A little better, to be fair. Clegg looks like a man who has watched at least three or four selfie tutorials on YouTube. At last year’s Liberal Democrat conference in York, Clegg demonstrated textbook poise when posing for a selfie with some young supporters – he held the camera up high. This is incredibly flattering, at once reducing the chances of snapping a double chin and proving the perfect angle from which to shoot your own cleavage, which is bound to come in handy during Nick’s first post-election holiday.

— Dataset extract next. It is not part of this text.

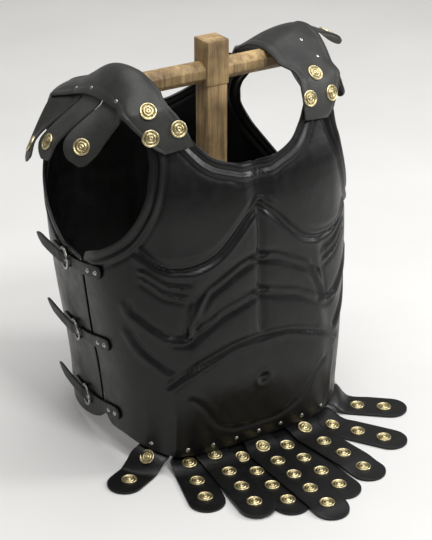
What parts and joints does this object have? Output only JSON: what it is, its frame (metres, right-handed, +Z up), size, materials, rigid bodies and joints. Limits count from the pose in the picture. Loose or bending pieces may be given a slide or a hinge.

Nicola Sturgeon poses with her niece.
Nicola Sturgeon poses with her niece. Photograph: Nicola Sturgeon/Twitter

Nicola Sturgeon

Finally, here is a politician who knows how to take a proper selfie. Sturgeon’s selfie output is so prolific that it last year spawned an online BBC article called The Art of the Sturgeon Selfie. Her technique is simple but effective. First, you find a willing partner, be it Sylvester McCoy or an eight-year-old niece. Then you touch your head against theirs, as if you don’t know what nits are. Finally, you smile as hard as you possibly can, making your eyes scrunch up so tight that nobody can see that you’re really looking at the screen and not the camera. Perfect.